In another part of the mine, several workers noticed that the airflow was going in the opposite direction from the previous day they had worked in the mine. They believed the ventilation system had been altered, which can't be done legally without approval by regulators.

In the three months before the accident, Mine Safety and Health Administration inspectors cited the mine on multiple occasions for ventilation violations, including one case in which air had been reversed in part of the mine for three weeks.

Mr. McAteer faulted the MSHA for not issuing "flagrant" violations over repeated ventilation problems, which carry as much as $220,000 in penalties per violation. He said the agency's "ultimate failure" was its "inability to connect the dots of the many potentially catastrophic failures taking place at the mine," involving ventilation, methane and coal dust.

The MSHA and the West Virginia Office of Miners' Health Safety and Training are conducting separate investigations.

A separate investigation by the Justice Department has so far resulted in criminal charges against two Massey employees, including the mine's chief of security, for attempting to destroy evidence and lying to investigators about the mine's practice of alerting miners to the presence of federal inspectors on mine property, a violation of the Mine Act.

Mr. Inman, Massey's chairman, has said he expects more criminal indictments, based on how prosecutors have handled several past mine accidents involving multiple deaths.

Miners on several crews headed out of the mine survived the explosion. A roof bolter named Timothy Blake, who worked deep inside the mine, was in a railcar with eight other men about a mile from the portal when a hurricane-like wind carrying debris swept over him. Mr. Blake put on a self-rescuer oxygen unit.

Then in the darkness he went to each man and felt for a pulse and put their self-rescuers over their faces, except for one whose unit had blown away.

It took nearly an hour to move the unresponsive men, and by then Mr. Blake's own oxygen was about to run out. He checked again, and all but the one man without a rescuer still had a pulse.

Mr. Blake decided he had to leave to save himself. "That was the hardest thing I ever done," he told investigators.

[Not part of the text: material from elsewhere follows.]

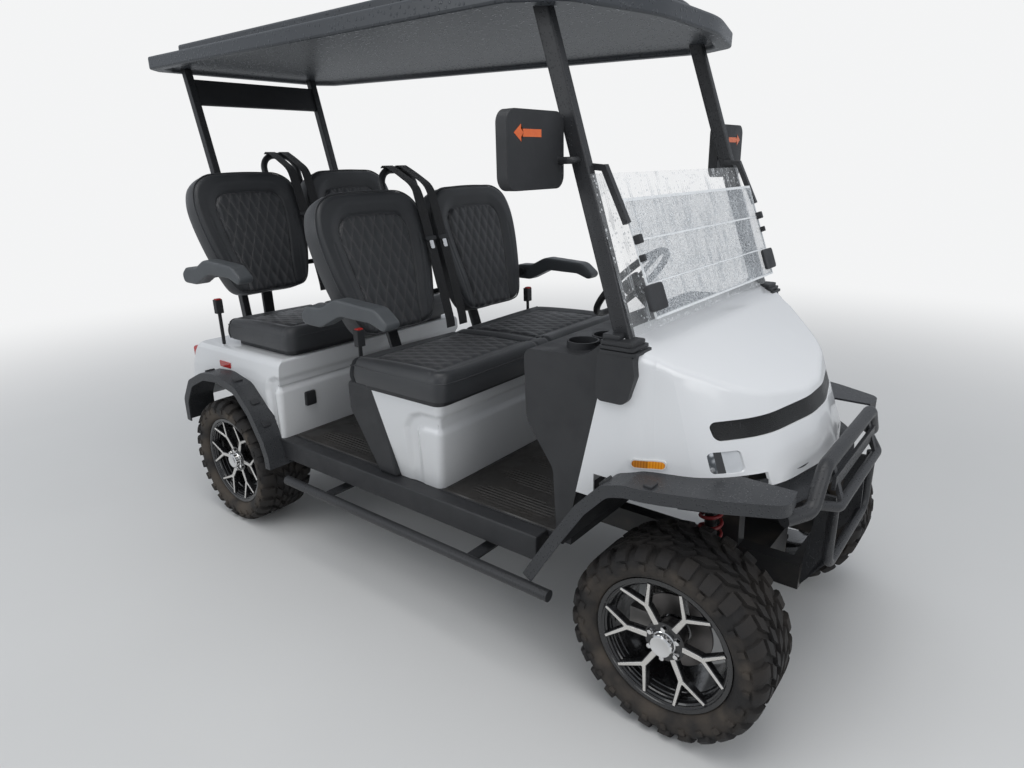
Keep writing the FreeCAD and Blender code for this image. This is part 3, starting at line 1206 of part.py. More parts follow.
def front_pillars():
    pillar = pillar_bar(0)
    x, z = pillar_x(PANE_TOP_Z), PANE_TOP_Z
    outer, inner = pillar_y(z) - PILLAR_WIDTH / 2 + 3, PANE_HALF_WIDTH + CUSHION_GAP
    arm = bar("xz", (x, z), (x + PILLAR_DEPTH / 2 + PANE_OFFSET, z - 6), HINGE_WIDTH, -outer, -inner)
    low = (FOLDED_TOP[0] + 0.2 * (FOLDED_BOTTOM[0] - FOLDED_TOP[0]),
           FOLDED_TOP[1] + 0.2 * (FOLDED_BOTTOM[1] - FOLDED_TOP[1]))
    drop = bar("xz", (x + PILLAR_DEPTH / 2 + PANE_OFFSET - 6, z), low, HINGE_WIDTH, -outer, -inner)
    return both(fuse([pillar, arm, drop]).cut(cowl_block(0, 60)).cut(dash()).cut(roof()))


def pillar_boots():
    """The black cover round each pillar's foot, seated on the cowl's corner."""
    x, y, z = PILLAR_FOOT
    half = BOOT_LENGTH / 2
    rows = [(x - half, z - BOOT_HEIGHT, 20), (x + half - 14, z - BOOT_HEIGHT, 30),
            (x + half + 8, z - BOOT_HEIGHT / 2, 20),
            (x + half, z + BOOT_RISE, 6), (x - half + 6, z + BOOT_RISE, 6), (x - half, z - BOOT_HEIGHT / 2,
                                                                             20)]
    block = prism("xz", rows, -BOOT_OUTER_Y, -BOOT_INNER_Y)
    return both(largest(block.cut(cowl_block(0, 60)).cut(pillar_bar(0.1)).cut(dash())))


def pane(low, high, offset, half):
    """A flat pane between two heights (x, z) of the side view, thickness ahead of the line."""
    return bar("xz", (low[0] + offset, low[1]), (high[0] + offset, high[1]), PANE_THICKNESS, -half, half)


def windshield_lower():
    ahead = PILLAR_DEPTH / 2 + PANE_THICKNESS / 2 + 0.5
    return pane((pillar_x(PANE_BOTTOM_Z), PANE_BOTTOM_Z), (pillar_x(PANE_TOP_Z - 20), PANE_TOP_Z - 20),
                ahead, PILLAR_FOOT[1])


def windshield_upper():
    return pane(FOLDED_BOTTOM, FOLDED_TOP, 0, PANE_HALF_WIDTH)


def mirrors():
    """A mirror head on an arm at the outer side of each pillar."""
    y, z, x = MIRROR_Y, MIRROR_Z, MIRROR_X
    half = MIRROR_HALF_WIDTH
    rows = [(-y - half, z - MIRROR_HEIGHT / 2), (-y + half, z - MIRROR_HEIGHT / 2),
            (-y + half, z + MIRROR_HEIGHT / 2),
            (-y - half, z + MIRROR_HEIGHT / 2)]
    head = prism("yz", rows, x - MIRROR_DEPTH / 2, x + MIRROR_DEPTH / 2, 34)
    level = z - 25
    pillar_side = pillar_y(level) + PILLAR_WIDTH / 2 + 0.2
    arm = pipe([vec(pillar_x(level), -pillar_side, level), vec(pillar_x(level), -pillar_side - 30, level),
                vec(x, -y + half - 20, level)], MIRROR_ARM, 15)
    return both(fuse([head, arm]).cut(pillar_bar(0.2)))


# Roof: a rim with chamfered corners, a raised middle and a shallow recess underneath
def roof_plan(inset):
    rear, front, corner = ROOF_REAR_X + inset, ROOF_FRONT_X - inset, ROOF_CORNER_X - inset
    back, ahead = ROOF_REAR_HALF - inset, ROOF_FRONT_HALF - inset
    chamfer = ROOF_CORNER
    half = [(rear, back - chamfer, 20), (rear + chamfer, back, 40), (corner - 2 * chamfer, ahead, 60),
            (corner, ahead - 1.2 * chamfer, 60), (front, ahead / 3, 600)]
    return half + [(row[0], -row[1], row[2]) for row in reversed(half)]


@cache
def roof():
    low = ROOF_BOTTOM
    rim_block = prism("xy", roof_plan(0), low, low + ROOF_RIM)
    raised = prism("xy", roof_plan(ROOF_INSET), low + ROOF_RIM / 2, low + ROOF_RIM + ROOF_RAISE)
    recess = prism("xy", roof_plan(ROOF_LIP), low - 1, low + ROOF_RECESS)
    slab = fuse([rim_block, raised]).cut(recess)
    slab.rotate(vec(PILLAR_TOP[0], 0, low), AXES["y"], ROOF_TILT)
    return slab


def rear_struts():
    """Each strut with its foot, an arm in to a post on the frame rail."""
    x, y, z = STRUT_FOOT
    half, post = STRUT_SIZE / 2, STRUT_SIZE / 2 + 8
    low = z - STRUT_FOOT_HEIGHT
    arm = box((x - post, x + post), (-y - half, -RAIL_Y + post), (low, z + 8))
    stand = box((x - post, x + post), (-RAIL_Y - post, -RAIL_Y + post), (FLOOR_BOTTOM, z + 8))
    below = box((-2000, 4000), (-1000, 1000), (0, low + 4))
    return both(fuse([strut_line(0).cut(below), arm, stand]).cut(roof()))


def rear_cross_panel():
    """The flat panel that joins the rear struts under the roof."""
    top, knee = STRUT_TOP, STRUT_KNEE
    slope = (top[0] - knee[0]) / (top[2] - knee[2])
    high = CROSS_PANEL_TOP
    low = high - CROSS_PANEL_HEIGHT
    side = top[1] - STRUT_SIZE / 2
    return bar("xz", (top[0] + (low - top[2]) * slope, low), (top[0] + (high - top[2]) * slope, high),
               CROSS_PANEL_THICKNESS, -side, side)


# Steering wheel on its leaning column
def steering_axis():
    lean = math.radians(STEERING_LEAN)
    return vec(-math.cos(lean), 0, math.sin(lean))


def steering_wheel():
    axis = steering_axis()
    centre = vec(STEERING_X, STEERING_Y, STEERING_Z)
    ring = Part.makeTorus(STEERING_RADIUS, STEERING_GRIP, centre, axis)
    hub = rod(centre - axis * 22, centre + axis * 16, 44)
    pieces = [ring, hub]
    across = vec(0, 1, 0)
    down = axis.cross(across)
    for angle in (0, 180, 270):
        turn = math.radians(angle)
        way = across * math.cos(turn) + down * math.sin(turn)
        pieces.append(rod(centre - axis * 6, centre + way * STEERING_RADIUS - axis * 2, 9))
    shaft = rod(centre - axis * 16, centre - axis * 60, SHAFT_RADIUS)
    return fuse(pieces + [shaft])


def steering_column():
    axis = steering_axis()
    centre = vec(STEERING_X, STEERING_Y, STEERING_Z)
    start = centre - axis * 32
    reach = (DASH_FACE_X + COLUMN_SEAT - start.x) / -axis.x
    tube = rod(start, start - axis * (reach + COLUMN_RADIUS), COLUMN_RADIUS)
    bore = rod(centre, centre - axis * 66, SHAFT_RADIUS + PIN_CLEARANCE)
    return largest(tube.cut(bore).cut(dash()))


def pedals():
    pieces = []
    for _, y, width in PEDALS:
        x, z = FLOOR_FRONT_X - TOE_THICKNESS - PEDAL_STAND, FLOOR_TOP + 70
        plate = bar("xz", (x, z), (x + 32, z + PEDAL_HEIGHT), PEDAL_THICKNESS, y - width / 2, y + width / 2)
        stalk = rod(vec(x + 16, y, z + PEDAL_HEIGHT / 2), vec(FLOOR_FRONT_X, y, z + PEDAL_HEIGHT / 2 + 20), 8)
        pieces.append(fuse([plate, stalk]).cut(dash()))
    return Part.makeCompound(pieces)


def build():
    """Every piece by the name of its file."""
    made = wheel_parts()
    right_knuckle = knuckle()
    made["knuckle_right"] = right_knuckle
    made["knuckle_left"] = left_of(right_knuckle)
    for name, back, up, depth, half in CUSHIONS:
        made[f"cushion_{name}"] = cushion(back, up, depth, half)
    for name, back, up, _ in BACKRESTS:
        made[f"backrests_{name}"] = backrests(back, up)
        right_arm = armrest(back, up)
        made[f"armrest_{name}_right"] = right_arm
        made[f"armrest_{name}_left"] = left_of(right_arm)
    for make in (front_arms, front_springs, steering_rack, tie_rods, rear_axle, drive_motor, leaf_springs,
                 chassis_rails, cross_members, sill_rails, floor_pan, floor_mats, step_bars, cowl,
                 grille_band,
                 headlamps, side_markers, dash, front_seat_base, seat_base_back, battery_pack, cushion_trays,
                 seat_frames, seat_belts, belt_buckles, rear_body, tail_lamps, side_reflectors, fender_flares,
                 brush_guard, front_pillars, pillar_boots, windshield_lower, windshield_upper, mirrors, roof,
                 rear_struts, rear_cross_panel, steering_wheel, steering_column, pedals):
        made[make.__name__] = make()
    return made


os.makedirs("parts", exist_ok=True)
for node, shape in build().items():
    shape.translate(vec(-CENTRE_X, 0, 0))
    shape.exportStep(f"parts/{node}.step")
    print(node, len(shape.Solids), "solids", round(shape.Volume / 1e6, 2), "litres", shape.isValid())
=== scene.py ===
import json
import math

import bmesh
import bpy
import numpy as np
from mathutils import Matrix, Vector
from mathutils.bvhtree import BVHTree


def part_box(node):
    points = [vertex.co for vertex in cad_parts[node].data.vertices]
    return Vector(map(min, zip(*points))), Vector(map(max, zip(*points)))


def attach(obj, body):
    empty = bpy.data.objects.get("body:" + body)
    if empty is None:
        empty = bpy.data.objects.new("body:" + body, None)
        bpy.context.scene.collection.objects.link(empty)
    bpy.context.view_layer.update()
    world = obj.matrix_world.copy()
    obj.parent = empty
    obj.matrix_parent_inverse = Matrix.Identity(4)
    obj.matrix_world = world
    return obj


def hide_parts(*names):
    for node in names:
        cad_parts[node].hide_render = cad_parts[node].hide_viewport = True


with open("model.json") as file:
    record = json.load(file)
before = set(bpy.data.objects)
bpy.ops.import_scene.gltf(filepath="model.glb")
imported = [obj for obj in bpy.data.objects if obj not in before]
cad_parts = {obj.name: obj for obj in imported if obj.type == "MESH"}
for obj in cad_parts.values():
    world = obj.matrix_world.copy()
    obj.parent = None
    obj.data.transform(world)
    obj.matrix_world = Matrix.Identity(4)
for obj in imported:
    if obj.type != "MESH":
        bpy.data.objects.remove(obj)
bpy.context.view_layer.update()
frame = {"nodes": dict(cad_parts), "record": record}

# The cart stands in a plain pale room under one wide soft sky, and is seen from its
# right front corner, a little above the height of the windshield.
CAMERA_PLACE, CAMERA_LENS, SENSOR_WIDTH = (1.8212, -2.0394, 1.5645), 23.67, 36.0
CAMERA_YAW, CAMERA_PITCH, CAMERA_ROLL = math.radians(129.0), math.radians(-17.93), math.radians(1.45)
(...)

A railcar carrying Chris Blanchard, president of the Massey subsidiary that operated the mine, reached Mr. Blake and went on to the eight men. All but one of them died by the time they were brought outside the mine after attempts to administer CPR failed. The other man sustained life-threatening injuries and hasn't been able to testify.

Mr. McAteer's report also faults Massey for not having an adequate system to track miners, which complicated efforts to locate and identify them over the next four days. He blamed Massey and the MSHA for a chaotic initial rescue effort that violated mine-rescue practices and put the lives of rescuers at risk. Mr. Blanchard and another manager were inside the mine unsupervised for four hours after the explosion.